Grimm n’a pas compris la révolution. Il ne l’a jugée ni en philosophe ni en politique. Il n’a pas su, comme de Maistre et même comme Mallet du Pan, y démêler la puissance de certaines idées destinées à changer la face de la société. Et il n’a pas su davantage reconnaître, dans la situation des cours, les divergences d’intérêts qui devaient rendre vains leurs efforts contre la France. Il avait cru, comme tous les émigrés, que l’armée des coalisés n’avait qu'à se montrer pour en finir avec un gouvernement anarchique, et quand il vit, au contraire, l’avortement de tout ce grand effort, ses tentatives pour l’expliquer devinrent presque comiques. Il ne savait à qui s’en prendre des succès militaires du jacobinisme; il en accusait tour à tour la pédanterie des manœuvres scientifiques, la médiocrité des généraux de la coalition, « la pauvreté d’esprit si universellement répandue dans ces jours de misère et d’humiliation. » Et cela contre des poltrons et des fous, commandés par des brasseurs et des cordonniers! s’il était dévot, il demanderait à la Providence quels sont ses desseins en faisant ainsi triompher le crime et la bassesse ; « mais, ajoute-t-il, il y a longtemps que je l’ai absoute. » Grimm, on le devine, n’admet pas un moment qu'on traite avec la France. Cette seule pensée le révolte, et, quand on en vient là pourtant, il reporte toutes ses espérances sur Catherine. Oh! pour celle-là, il ne craint pas qu'elle entre en compromis avec la révolution! Habitué, toutefois, comme il l’est, à user d’une extrême réserve en tout ce qui concerne la conduite politique de l’impératrice, Grimm se garde bien de la pousser ouvertement à cette intervention qu'il désire si passionnément. Il use d’insinuation. Il a reçu des lettres anonymes qui invoquent le secours de la Russie, et il en cite des passages. Il a eu une conversation avec le ministre d'Angleterre à Dresde, qui lui a dit que son gouvernement allait prendre les mesures les plus vigoureuses, mais que le concours de l'impératrice était indispensable au succès de ces mesures (novembre 1793).
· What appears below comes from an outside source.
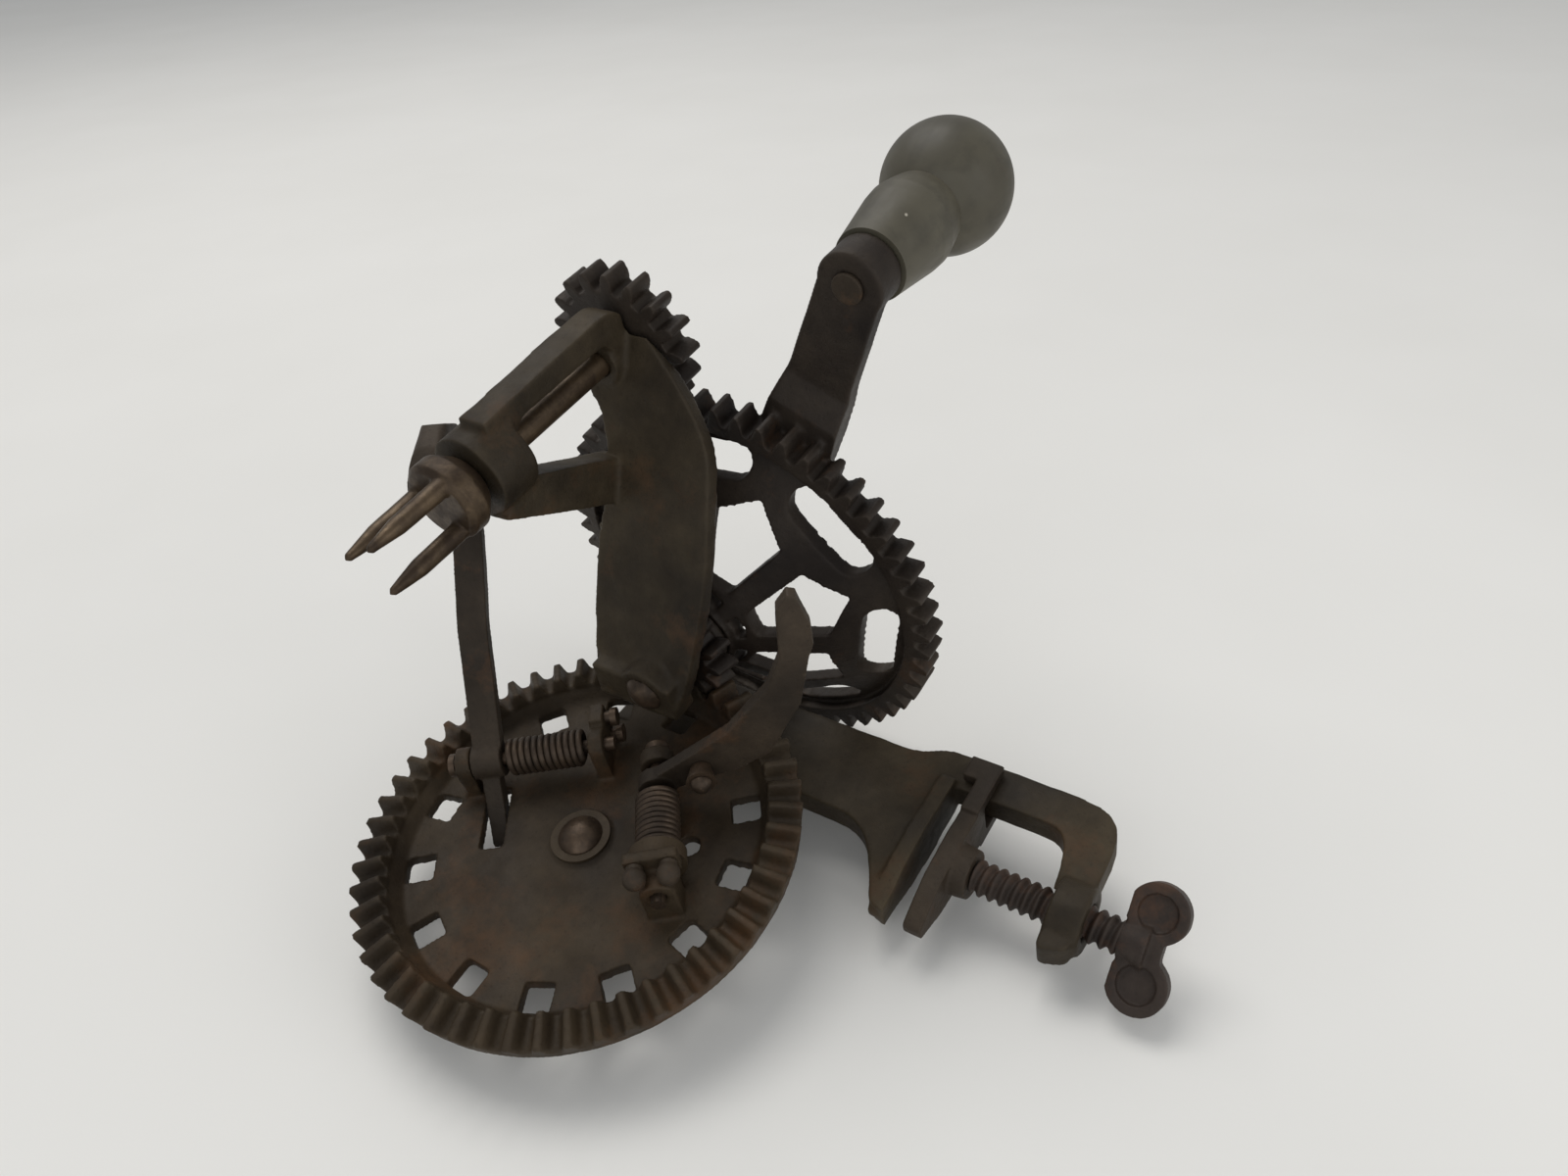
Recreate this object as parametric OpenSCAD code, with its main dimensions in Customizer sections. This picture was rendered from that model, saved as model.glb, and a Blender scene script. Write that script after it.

Vain espoir! les lettres de Catherine font sentir à Grimm qu'il fait fausse route, et il consent alors que « l’aigle de Russie prenne à Constantinople la place du croissant, » pourvu qu'il soit entendu ensuite « qu'il n’y a de salut, de paix ni de sécurité en Europe tant que la horde des sauvages subsistera en France. » (Janvier 1794.)

Catherine, il est à peine besoin de le dire, ne le cédait pas à Grimm en horreur, en mépris de la révolution française, et grâce au sans-gêne d’une langue primesautière, elle exprimait ses sentimens d’une manière plus énergique encore. Dès 1790, elle déclarait notre pays en mal d’enfant, en couche d’un avorton, ou, pis encore, d’un « monstre pourri et puant. » l’assemblée nationale, tas de chicaneurs ; et de ces roquets-là on a fait des législateurs ! Si on en pendait quelques-uns et si on leur était à tous leurs dix-huit livres d’indemnité, le reste se raviserait peut-être. Catherine n'en voulait pas, du reste, à l’hydre à douze cents têtes seulement, mais aux Tuileries tout aussi bien, aux divisions, aux hésitations qui paralysaient la défense de l’autorité contre l’anarchie. Quand Louis XVI signe la constitution de 91, elle ne peut plus contenir son indignation. « Je suis d’une colère horrible, écrit-elle; j’ai tapé du pied en lisant ces... ces... ces horreurs-là. Fi des vilains! » D'autres fois, c’est la tristesse qui l’emporte : « Adieu la France ! et voilà qui n’est pas plaisant. »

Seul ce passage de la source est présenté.